Lastly, we do not believe that expensing options solves any of the problems identified in Table 12-1. Expensing options does not alter the incentives of the executives who own them. That is, executives will still have stock options ”although possibly not as many. Therefore, they still have the incentive to manage earnings to maximize the stock price over the short term (a few years) instead of the long term .
Currently, dozens of firms have decided to expense stock options. Other firms announced that they would not. At the time of publication, whether a firm expenses its options is purely voluntary. This is just one more illustration of how the accounting standards do not really seem to be standard.
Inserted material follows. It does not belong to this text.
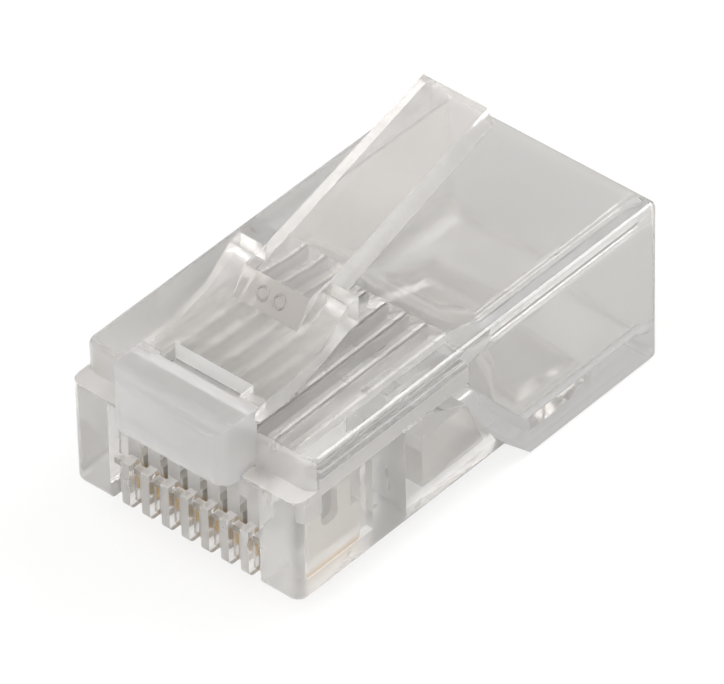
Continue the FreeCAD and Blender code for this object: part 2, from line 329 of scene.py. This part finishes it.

In general, we are a bit puzzled why expensing options have been pushed so hard and have attained such exposure in the media. We feel that the ramifications of expensing options will be to increase the difference in pay between CEOs and other employees in some firms. In addition, the expensing does nothing to change how stock options are used to reward top executives or how those executives will behave. Expensing stock options is not a solution to the corporate governance problems. So, again, why all the hubbub?